● REQUIRED TASK:
Reproduce the material exactly, omitting nothing.

________________

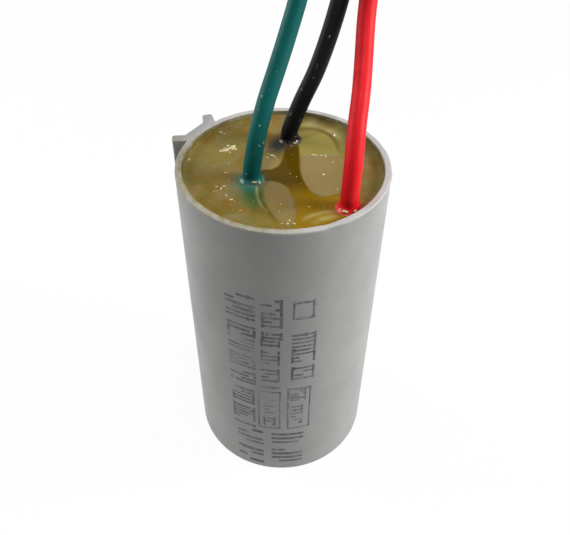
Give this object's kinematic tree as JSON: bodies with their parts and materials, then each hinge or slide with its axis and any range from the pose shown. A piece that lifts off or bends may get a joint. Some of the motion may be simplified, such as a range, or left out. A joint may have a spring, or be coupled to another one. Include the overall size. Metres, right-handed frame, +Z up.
{
  "type": "motor run capacitor",
  "caption": "Round potted film capacitor for running a small motor: grey moulded can with a dovetail rail, amber resin top and flexible insulated leads.",
  "frame": {"origin": "centre of the can's flat foot", "axes": "+Z up along the can's axis towards the resin and the leads, +Y out through the middle of the mounting rail"},
  "size_m": [0.038, 0.0342, 0.157],
  "materials": {
    "can_grey": "fine satin moulded plastic",
    "amber_resin": "glossy cast resin, slightly cloudy",
    "core_plastic": "plain",
    "metallised_film": "rolled film edges",
    "plain_film": "clear yellowish film",
    "sprayed_metal": "rough sprayed",
    "solder": "dull tin",
    "tinned_copper": "tinned strands",
    "green_vinyl": "smooth",
    "black_vinyl": "smooth, lightly scuffed",
    "red_vinyl": "smooth"
  },
  "bodies": {
    "root": {"can": "can_grey", "potting_resin": "amber_resin", "winding_core": "core_plastic", "inner_section": "metallised_film", "divider_wrap": "plain_film", "outer_section": "metallised_film", "outer_wrap": "plain_film", "inner_top_contact": "sprayed_metal", "outer_top_contact": "sprayed_metal", "bottom_contact": "sprayed_metal", "green_joint": "solder", "black_joint": "solder", "red_joint": "solder", "green_wire": "tinned_copper", "black_wire": "tinned_copper", "red_wire": "tinned_copper", "green_potted_sleeve": "green_vinyl", "black_potted_sleeve": "black_vinyl", "red_potted_sleeve": "red_vinyl", "green_lead": "green_vinyl", "black_lead": "black_vinyl", "red_lead": "red_vinyl", "green_tip": "tinned_copper", "black_tip": "tinned_copper", "red_tip": "tinned_copper"}
  },
  "joints": []
}
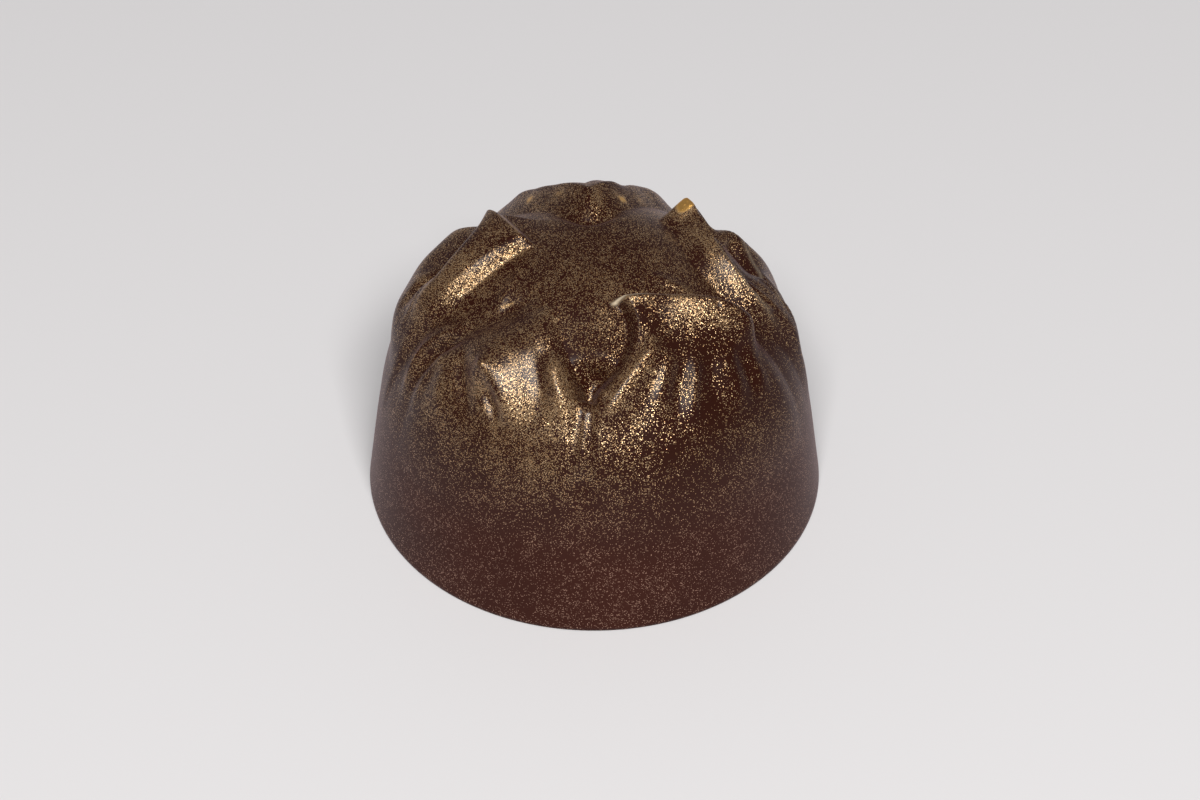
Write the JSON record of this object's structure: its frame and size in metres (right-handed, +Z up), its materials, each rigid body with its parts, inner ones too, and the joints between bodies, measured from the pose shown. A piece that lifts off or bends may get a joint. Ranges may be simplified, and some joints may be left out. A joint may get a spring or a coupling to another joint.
{
  "type": "chocolate praline",
  "caption": "Round moulded dark chocolate praline, a slightly tapered body with a domed crown folded like overlapping petals round a small raised floor, dusted with gold lustre.",
  "frame": {"origin": "centre of the flat base, on the surface that the praline rests on", "axes": "+Z up through the crown; -Y toward the front, where the two front petals meet; +X to the right seen from the front"},
  "size_m": [0.03, 0.03, 0.0201],
  "materials": {
    "dark_chocolate": "satin dark chocolate dusted with fine gold lustre powder"
  },
  "bodies": {
    "root": {"praline": "dark_chocolate"}
  },
  "joints": []
}
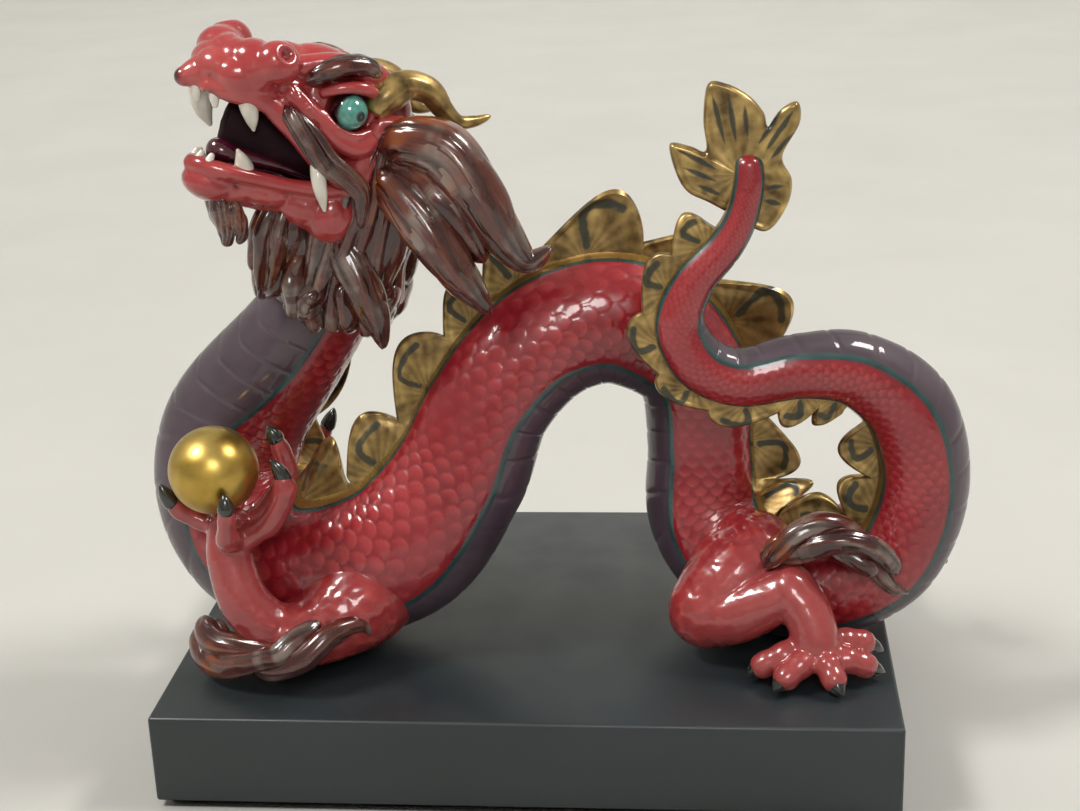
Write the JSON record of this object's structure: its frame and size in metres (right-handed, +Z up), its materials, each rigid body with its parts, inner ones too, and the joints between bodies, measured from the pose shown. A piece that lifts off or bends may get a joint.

________________

● FULL OUTPUT:
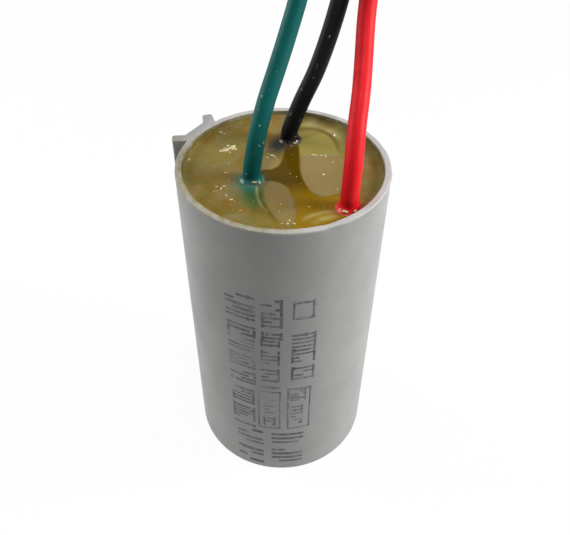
Give this object's kinematic tree as JSON: bodies with their parts and materials, then each hinge or slide with its axis and any range from the pose shown. A piece that lifts off or bends may get a joint. Some of the motion may be simplified, such as a range, or left out. A joint may have a spring, or be coupled to another one. Include the overall size. Metres, right-handed frame, +Z up.
{
  "type": "motor run capacitor",
  "caption": "Round potted film capacitor for running a small motor: grey moulded can with a dovetail rail, amber resin top and flexible insulated leads.",
  "frame": {"origin": "centre of the can's flat foot", "axes": "+Z up along the can's axis towards the resin and the leads, +Y out through the middle of the mounting rail"},
  "size_m": [0.038, 0.0342, 0.157],
  "materials": {
    "can_grey": "fine satin moulded plastic",
    "amber_resin": "glossy cast resin, slightly cloudy",
    "core_plastic": "plain",
    "metallised_film": "rolled film edges",
    "plain_film": "clear yellowish film",
    "sprayed_metal": "rough sprayed",
    "solder": "dull tin",
    "tinned_copper": "tinned strands",
    "green_vinyl": "smooth",
    "black_vinyl": "smooth, lightly scuffed",
    "red_vinyl": "smooth"
  },
  "bodies": {
    "root": {"can": "can_grey", "potting_resin": "amber_resin", "winding_core": "core_plastic", "inner_section": "metallised_film", "divider_wrap": "plain_film", "outer_section": "metallised_film", "outer_wrap": "plain_film", "inner_top_contact": "sprayed_metal", "outer_top_contact": "sprayed_metal", "bottom_contact": "sprayed_metal", "green_joint": "solder", "black_joint": "solder", "red_joint": "solder", "green_wire": "tinned_copper", "black_wire": "tinned_copper", "red_wire": "tinned_copper", "green_potted_sleeve": "green_vinyl", "black_potted_sleeve": "black_vinyl", "red_potted_sleeve": "red_vinyl", "green_lead": "green_vinyl", "black_lead": "black_vinyl", "red_lead": "red_vinyl", "green_tip": "tinned_copper", "black_tip": "tinned_copper", "red_tip": "tinned_copper"}
  },
  "joints": []
}
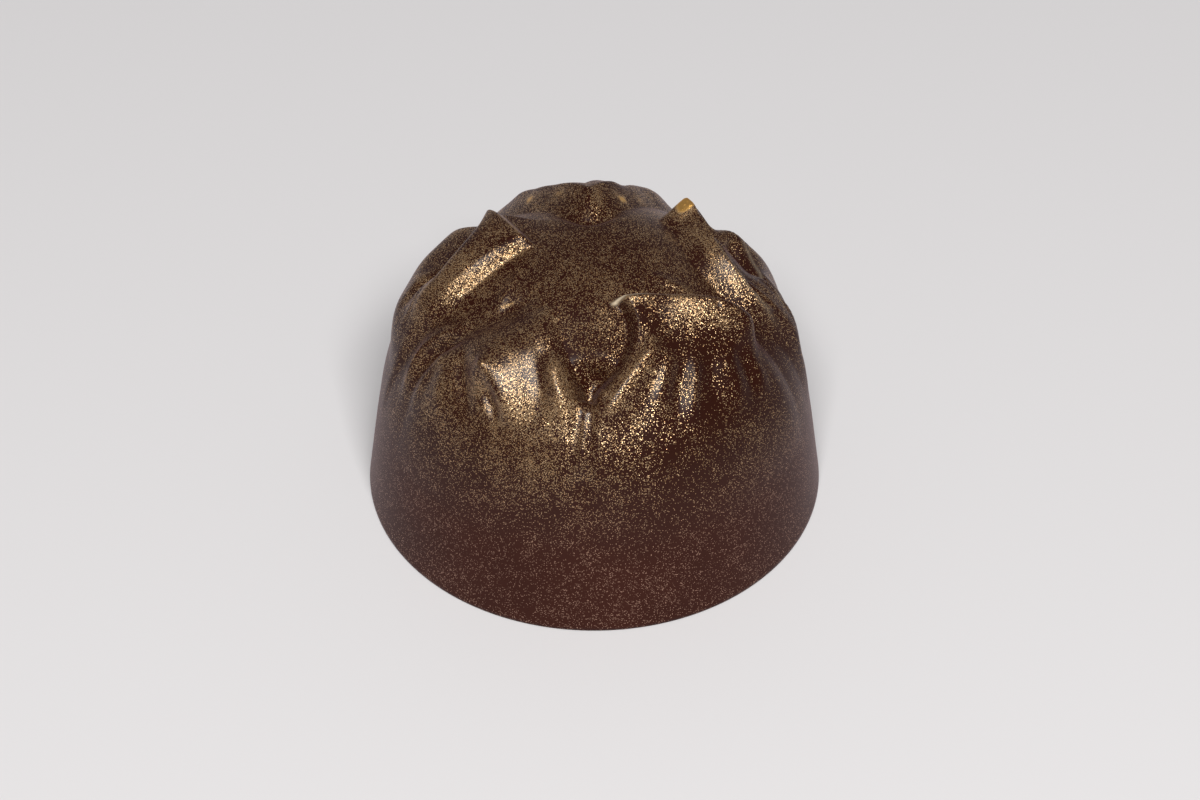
Write the JSON record of this object's structure: its frame and size in metres (right-handed, +Z up), its materials, each rigid body with its parts, inner ones too, and the joints between bodies, measured from the pose shown. A piece that lifts off or bends may get a joint. Ranges may be simplified, and some joints may be left out. A joint may get a spring or a coupling to another joint.
{
  "type": "chocolate praline",
  "caption": "Round moulded dark chocolate praline, a slightly tapered body with a domed crown folded like overlapping petals round a small raised floor, dusted with gold lustre.",
  "frame": {"origin": "centre of the flat base, on the surface that the praline rests on", "axes": "+Z up through the crown; -Y toward the front, where the two front petals meet; +X to the right seen from the front"},
  "size_m": [0.03, 0.03, 0.0201],
  "materials": {
    "dark_chocolate": "satin dark chocolate dusted with fine gold lustre powder"
  },
  "bodies": {
    "root": {"praline": "dark_chocolate"}
  },
  "joints": []
}
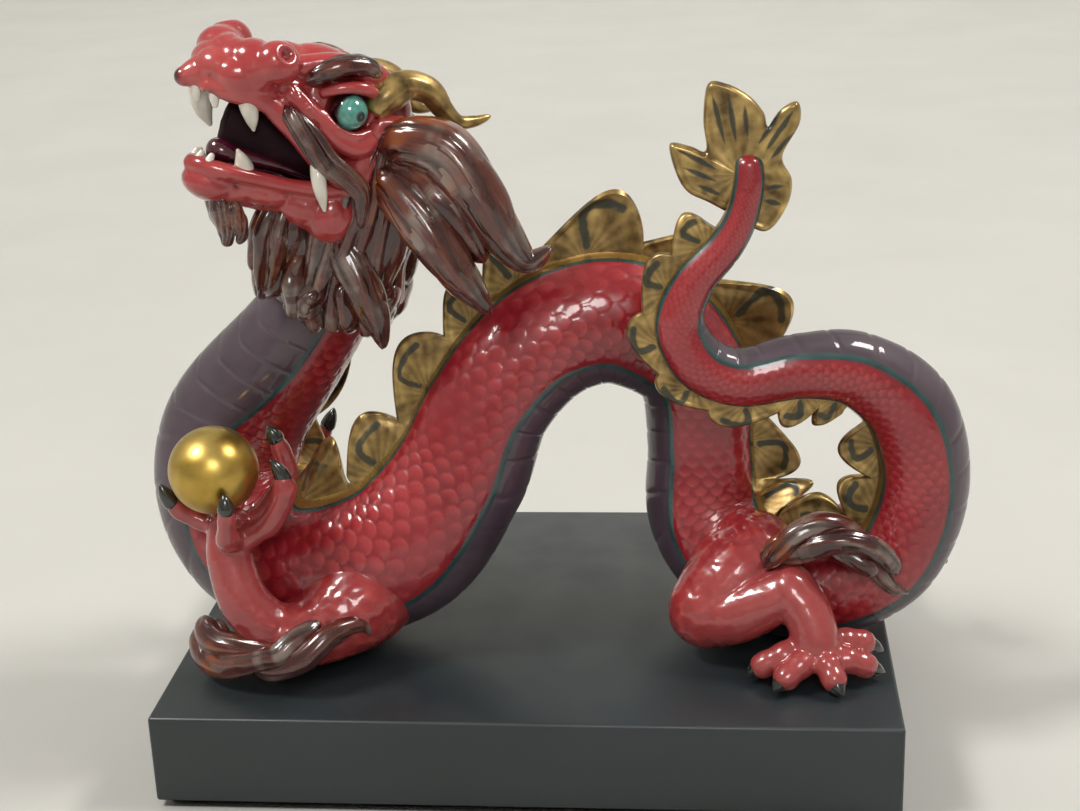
Write the JSON record of this object's structure: its frame and size in metres (right-handed, +Z up), its materials, each rigid body with its parts, inner ones too, and the joints between bodies, measured from the pose shown. A piece that lifts off or bends may get a joint.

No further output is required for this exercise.